**Stored data:**
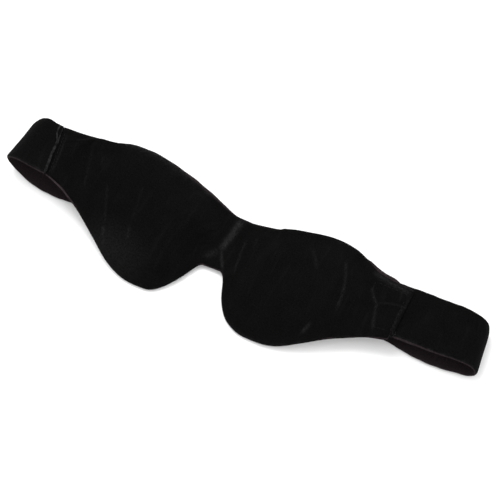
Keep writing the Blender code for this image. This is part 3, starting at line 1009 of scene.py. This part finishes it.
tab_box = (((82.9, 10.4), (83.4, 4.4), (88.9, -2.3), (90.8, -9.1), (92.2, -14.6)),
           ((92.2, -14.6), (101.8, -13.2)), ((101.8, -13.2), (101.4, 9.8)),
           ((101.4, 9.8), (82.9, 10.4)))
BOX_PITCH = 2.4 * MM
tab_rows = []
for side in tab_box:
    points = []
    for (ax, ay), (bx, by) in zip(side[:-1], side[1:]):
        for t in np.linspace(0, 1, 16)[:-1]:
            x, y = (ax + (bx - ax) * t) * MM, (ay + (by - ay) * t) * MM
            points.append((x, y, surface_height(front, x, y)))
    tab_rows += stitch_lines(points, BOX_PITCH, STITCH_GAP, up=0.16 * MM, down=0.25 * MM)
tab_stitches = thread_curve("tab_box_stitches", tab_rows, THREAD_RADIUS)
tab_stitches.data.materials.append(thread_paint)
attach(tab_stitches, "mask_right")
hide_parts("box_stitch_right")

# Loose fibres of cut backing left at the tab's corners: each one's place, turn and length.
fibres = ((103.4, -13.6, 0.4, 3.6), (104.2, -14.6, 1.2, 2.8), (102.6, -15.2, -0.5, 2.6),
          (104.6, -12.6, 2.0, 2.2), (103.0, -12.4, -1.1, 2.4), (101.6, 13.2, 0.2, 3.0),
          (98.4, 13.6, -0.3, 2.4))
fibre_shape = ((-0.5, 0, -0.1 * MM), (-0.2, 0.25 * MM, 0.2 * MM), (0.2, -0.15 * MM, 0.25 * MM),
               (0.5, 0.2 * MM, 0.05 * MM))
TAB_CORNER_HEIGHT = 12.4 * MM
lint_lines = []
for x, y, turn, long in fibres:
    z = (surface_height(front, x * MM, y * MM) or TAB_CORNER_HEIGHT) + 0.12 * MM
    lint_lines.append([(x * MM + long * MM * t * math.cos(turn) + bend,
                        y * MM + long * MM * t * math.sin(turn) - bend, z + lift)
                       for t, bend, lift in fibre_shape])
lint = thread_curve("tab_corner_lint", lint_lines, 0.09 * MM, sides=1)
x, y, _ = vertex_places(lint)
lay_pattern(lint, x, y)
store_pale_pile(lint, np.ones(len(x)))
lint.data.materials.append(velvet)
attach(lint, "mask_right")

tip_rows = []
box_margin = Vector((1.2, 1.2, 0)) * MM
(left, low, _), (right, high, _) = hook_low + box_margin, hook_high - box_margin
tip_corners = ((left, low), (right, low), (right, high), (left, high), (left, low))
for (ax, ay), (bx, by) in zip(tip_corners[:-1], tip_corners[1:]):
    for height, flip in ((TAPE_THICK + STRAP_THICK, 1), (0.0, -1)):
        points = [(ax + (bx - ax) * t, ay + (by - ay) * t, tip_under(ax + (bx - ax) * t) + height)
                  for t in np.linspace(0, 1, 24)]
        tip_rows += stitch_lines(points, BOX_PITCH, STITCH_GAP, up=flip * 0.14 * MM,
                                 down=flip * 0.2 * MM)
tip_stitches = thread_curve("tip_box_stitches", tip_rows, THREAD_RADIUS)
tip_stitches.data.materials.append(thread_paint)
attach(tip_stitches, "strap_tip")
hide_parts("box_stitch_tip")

**Exercise goal:**
Identify and copy the lines holding the word "attach".

**Written answer:**
attach(tab_stitches, "mask_right")
attach(lint, "mask_right")
attach(tip_stitches, "strap_tip")